Finding no error, we affirmed the district court in all respects.
Rojay Lawson played a key role in a telemarketing sweepstakes scheme run out of Jamaica that victimized at least 179 people in the U.S., most of whom were elderly. Based in South Carolina, he collected unlawful proceeds from victims, laundered them, took a cut for himself, and sent the rest to his co-conspirators in Jamaica. Lawson eventually pleaded guilty to 13 counts of wire fraud conspiracy, money laundering conspiracy, wire fraud, and mail fraud. He now raised various challenges to his sentence. He contested the application of a vulnerable victim enhancement, the denial of a minor role reduction, and the calculation of loss.
Among other things, Lawson challenged the district court’s application of the vulnerable victim enhancement and its denial of a minor role reduction when calculating his Guidelines range. The vulnerable victim enhancement applies when “the defendant knew or should have known that a victim of the offense was a vulnerable victim.” U.S.S.G. § 3A1.1(b)(1). Its application “requires a fact-based explanation” of (1) “why advanced age or some other characteristic made one or more victims unusually vulnerable to the offense conduct” and (2) “why the defendant knew or should have known of this unusual vulnerability.” The district court did not err in applying this enhancement. Lawson first challenged his enhancement under prong one. He argued that old age alone cannot make a victim vulnerable and that the district court erroneously relied on the mere fact that the victims were elderly when it enhanced his sentence. We agreed with Lawson that courts should not “apply a blanket assumption that an advanced age is sufficient to render a victim vulnerable” and thus that not every crime committed against an older person should automatically be enhanced. But old age is plainly a characteristic that can make a victim vulnerable to certain types of crime. The district court “sufficiently explain[ed] its decision” as to both prongs, and we affirmed its application of the vulnerable victim enhancement.
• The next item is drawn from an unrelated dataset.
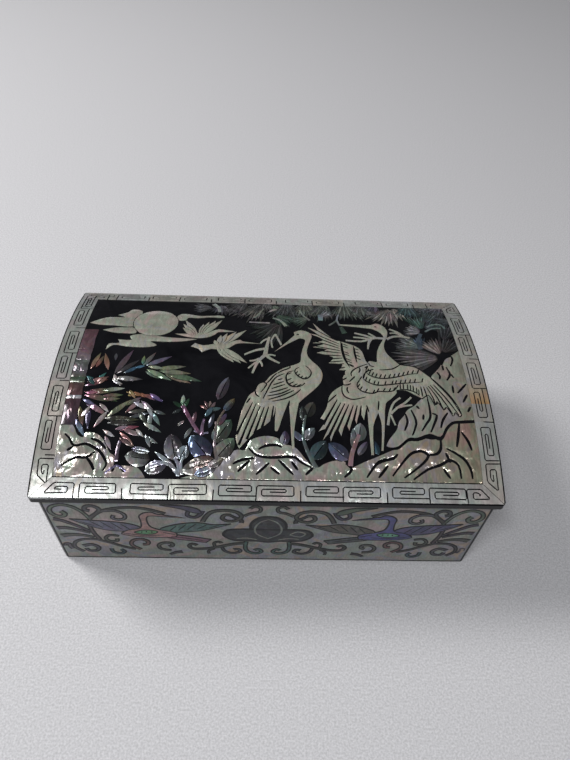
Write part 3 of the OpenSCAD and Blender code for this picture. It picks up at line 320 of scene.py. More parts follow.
# Bamboo: the colours of the stalk from ring to ring, then each leaf with its colours. The near-white leaf
# colours and the pale ring of the stalk are pale shell and painted glints of light in one.
STALK = [
    (22.6, 10, "7c5262", "8a6472"), (9.6, 3.6, "8a6472", "a08a94"), (3.2, -2.4, "8a8a84", "80747c"),
    (-2.8, -5.6, "80747c", "6a6a64"), (-6, -8.4, "566e5c", "5c6452"), (-8.8, -14.6, "745852", "7c4a50"),
    (-15, -16.2, "c8c4d4", "d4d0de"), (-16.6, -28, "6e4a58", "4f4250"),
]
BAMBOO_LEAVES = [
    (-74.6, -1.6, -72, 7.6, "b2705e", "8a8a60"), (-72.6, -0.8, -70.4, 6, "a8685c", "6f7050"),
    (-67.4, -1.8, -70.2, 7.4, "cc8478", "b08a6a"), (-75.6, -5.4, -70.8, -8.6, "2f6a70", "3a8080"),
    (-71.6, -8.4, -67.8, -3.4, "3a7c80", "4a8a88"), (-75.4, -10.4, -66.6, -7, "7c5a78", "b05048"),
    (-74.8, -13.4, -60.8, -12, "a04a68", "5c9050"), (-74.8, -14.8, -61.4, -17.4, "9a5070", "608a50"),
    (-74.6, -17.4, -64.2, -24, "6a5a92", "c4888a"), (-72, -20, -71.2, -30, "50406a", "3a3450"),
    (-75.6, -20, -73.2, -29.6, "7a7c50", "8a5a60"), (-64.6, -4, -58.6, 9.8, "7c6a70", "6f5068"),
    (-64.6, -6, -52.4, -6.6, "cfc4c8", "52484e"), (-65, -6.4, -60.8, -10, "e0d4d8", "8a8088"),
    (-60.8, -3.4, -54.8, 0.4, "4a525c", "3f7ca8"), (-53.6, 0.6, -49, 8.6, "7f9c90", "8e6a74"),
    (-53.8, 1.4, -53.6, 6.4, "4f9a90", "9aa060"), (-52.4, 0.8, -42, 6.4, "8a90a0", "7c6088"),
    (-52, -2.4, -45.6, -6, "8aa088", "6a8070"), (-51.8, -1.2, -41, -6.8, "a6c09c", "8aa088"),
    (-43.8, -3.8, -33, -8, "9aac88", "b08070"), (-44.8, -2.8, -28.6, -7, "8a9a70", "54705f"),
    (-46.6, -2, -33.4, -3, "9aa88c", "a08c78"), (-47.4, -0.8, -35.6, 0.8, "a8aa80", "8a8a78"),
    (-51.4, 0.4, -44.6, -0.6, "c8cab0", "a8aa98"), (-56.4, -0.4, -52.6, 0.6, "4a88b8", "5a94c0"),
    (-57.6, -14.6, -53.6, -14, "d8bc68", "d0905c"), (-54, -13.4, -49, -15.4, "c87a4c", "b0605a"),
    (-63.6, -8.2, -60.4, -9.2, "e8dce0", "a89ca0"), (-64.6, -4.2, -63, -8, "ece2e6", "e0d4d8"),
    (-74.6, -13.6, -69.4, -13.4, "b0587e", "b86a80"), (-75, -16.8, -69.8, -19.4, "8078b4", "7068a0"),
    (-51.8, -14, -43.2, -16.8, "c06a4a", "6a5aa0"), (-51.6, -14.4, -58.4, -13, "c0704a", "b89a50"),
    (-52, -15.4, -58.6, -19.6, "8a6a8a", "7a8a50"), (-52.4, -16.8, -57.6, -22.6, "b8a0b8", "a06a60"),
    (-52, -17, -46.6, -21.6, "b8a4c0", "c8b0c0"), (-47.2, -22, -43.4, -28, "8ab0b8", "7a8a78"),
    (-47.6, -22.4, -47.6, -30, "d0d4d0", "8a9894"), (-46.8, -21.4, -41.6, -23, "8a949a", "50504a"),
    (-48.6, -22.6, -56, -24.6, "7c848c", "4a5048"), (-66, -25, -51.6, -25.6, "403c3c", "5c5a44"),
    (-60, -30, -51.4, -28.4, "9a6a80", "b04868"), (-58, -29.6, -49.6, -32.4, "8a4060", "d8ccd0"),
    (-58.6, -31, -52.6, -36.6, "a04a50", "c09890"), (-49.4, -32.4, -43.6, -35.4, "9aa0a8", "8a9088"),
    (-48.6, -31.8, -46.4, -37, "7a8090", "b8c0c8"),
    (-63.4, -3.6, -55.2, 4, "58525a", "4a464e"), (-65.6, 7.4, -65.2, 3.2, "6a666a", "55535a"),
    (-74.6, -8.6, -66.4, -5.6, "a06878", "b07468"), (-70, -9.2, -66.8, -5.4, "c08a84", "9a6a60"),
    (-67.8, -12.4, -59.2, -11.2, "6a7a58", "e2e0d8"), (-67.4, -15, -59.4, -14.4, "a06070", "6f8a60"),
    (-67, -16.6, -60.4, -16.2, "96586a", "8a9a70"), (-64.4, -24.4, -56, -16.6, "767c64", "a8a684"),
    (-68.2, -18.6, -64, -22.4, "b898a0", "eae2e2"), (-64.6, -22, -69, -29.4, "dccccc", "a8747c"),
    (-76.4, -25.8, -71.8, -33.2, "5c5a86", "8ca4b8"), (-74.4, -24.8, -71.4, -19.6, "a49098", "c8bcc0"),
    (-52.6, -21.8, -48.2, -27.6, "62685f", "565a58"), (-56.4, -22.4, -49, -21.2, "6f6c66", "4c4c4a"),
    (-50, -26.8, -42.6, -30.8, "d8dcd8", "7c8c84"), (-65.2, -30.2, -60.4, -33, "c49aa4", "eee8ea"),
    (-64, -32.6, -61.2, -38.2, "8a5a6a", "e6dce0"), (-52.6, -29.6, -49.4, -32.8, "d8d0d4", "e8e4e8"),
    (-58.4, -33.4, -53, -36.8, "6e4a4c", "9a7a78"), (-60.6, -29.8, -55.6, -28.4, "7c5a72", "c8b4c4"),
    (-64, -27.2, -52.4, -26.8, "3c3a3c", "504c48"), (-71.6, -9.8, -75, -6.2, "3a7074", "56888c"),
    (-57.2, -12, -54.4, -16, "c8a860", "b0906c"), (-49, -13.4, -43.4, -17.4, "8a6aa0", "5c4c96"),
    (-54.8, -17.6, -49, -20.8, "c4b4cc", "e4dce8"), (-49.2, -19.4, -46.4, -24.6, "c8bcd0", "dce0e6"),
]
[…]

We next addressed the denial of a minor participant reduction. Because the district court did not treat Lawson’s “fundamental and essential” role as dispositive, there was no error. Lawson also argued that the district court failed to appreciate the narrowness of his responsibilities in the scheme as compared to his co-conspirators in Jamaica. He argued that he was a mere “conduit of funds” similar to a “drug courier” and portrayed his involvement as a “passive role where he simply accepted the money that Jamaican co-conspirators defrauded from victims and sent the money to the co-conspirators when directed to do so.” Even if that characterization of the facts were accurate, it does not render Lawson anything less than an average participant. Lawson was not a minor participant simply because he received directions or because the organizers in Jamaica may have played aggravating roles. The court’s denial of the minor role reduction was sensible and certainly not clearly erroneous.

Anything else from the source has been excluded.